Europas Vorbilder sind aber wieder die nordischen Staaten: In Finnland dürfen Asylwerber nach sechs Monaten arbeiten, wenn sie einen Reisepass vorlegen schon nach drei Monaten. Den liberalsten Zugang hat Schweden, eines der Länder mit der höchsten Asylwerberzahl pro Einwohner. Dort haben Asylwerber de facto sofort nach Antragstellung die Möglichkeit, zu arbeiten, sofern sie mithelfen, ihre Identität aufzuklären, ihr Fall in Schweden behandelt wird (also keine Dublin-Fälle) und der Asylantrag wohlbegründet ist.

Sie erhalten von der Behörde eine Bescheinigung, dass sie keine Arbeitserlaubnis brauchen, den Job müssen sie selbst suchen. Dennoch verlieren sie während des Verfahrens nicht den Anspruch auf Unterkunft und finanzielle Hilfe durch den Staat. Spannend: Seit 2008 können Asylwerber, die einen rechtskräftigen Ausweisungsbescheid haben, noch innerhalb von zwei Wochen eine Arbeitsgenehmigung beantragen, also vom Asylwerber per Inlandsantragstellung zum Arbeitsmigranten werden. Voraussetzung ist, dass derjenige seit mindestens vier Monaten bei demselben Arbeitgeber beschäftigt war und dieser ihm weitere zwölf Monate Arbeit zusichert.

Kein "Pull"-Effekt in Schweden feststellbar

Einer der Hauptgründe, warum sich die österreichische Politik so gegen eine Arbeitserlaubnis für Asylwerber wehrt, ist die Angst vor einem "Pull"-Effekt - also dadurch einen Anreiz zu schaffen, Arbeitsmigranten über die Schiene des Asyls ins Land zu locken. Diese Erfahrung haben die Schweden nicht gemacht, erklärt Magnus Skarbo von der schwedischen Migrationsbehörde: Dadurch, dass die Ausnahme für Asylwerber von der Arbeitsgenehmigung nur für die Dauer des Verfahrens gelte, habe man damit keinen großen Anreiz geschaffen, um Asyl anzusuchen. Auf der anderen Seite sei die Zahl jener abgewiesenen Asylwerber, die um eine permanente Arbeitsgenehmigung ansuchen, durch die Neuregelung seit 2008 gestiegen. Allerdings lasse sich davon nicht ableiten, dass die Zahl der Asylweber dadurch gestiegen sei, sagt er.

Asyl und Arbeitsmarkt:

Wer in Belgien nach sechs Monaten keine erstinstanzliche Entscheidung hat, kann um eine Arbeitsgenehmigung ansuchen. In Bulgarien, Lettland und der Slowakei besteht freier Zugang zum Arbeitsmarkt, wenn sich die Behörden nicht innerhalb eines Jahres zu einer Entscheidung durchringen können, in Polen beträgt diese Frist nur sechs Monate. In Frankreich und Großbritannien können Asylwerber nach einem Jahr um eine Arbeitserlaubnis ansuchen.
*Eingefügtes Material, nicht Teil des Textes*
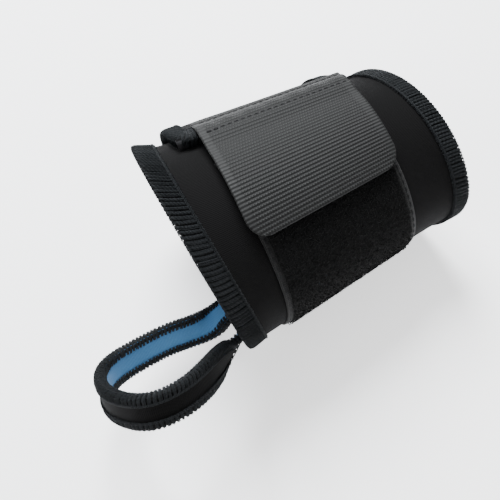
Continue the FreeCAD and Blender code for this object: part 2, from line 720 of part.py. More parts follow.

Unabhängig von der Entscheidungsdauer wird der Zugang zum Arbeitsmarkt in Tschechien nach einem Jahr gewährt, in Spanien, Zypern und Italien sind es sechs Monate. In Italien muss allerdings eine Arbeitserlaubnis beantragt werden - diese wird auf die Dauer des Asylverfahrens beschränkt ausgestellt und kann nicht verlängert werden. Eine Beschränkung gibt es auch in den Niederlanden - dort dürfen Asylwerber nach einer Wartefrist von sechs Monaten maximal 24 Wochen im Jahr arbeiten. Auch in Slowenien und Griechenland wird die Arbeitserlaubnis für Asylwerber zeitlich befristet.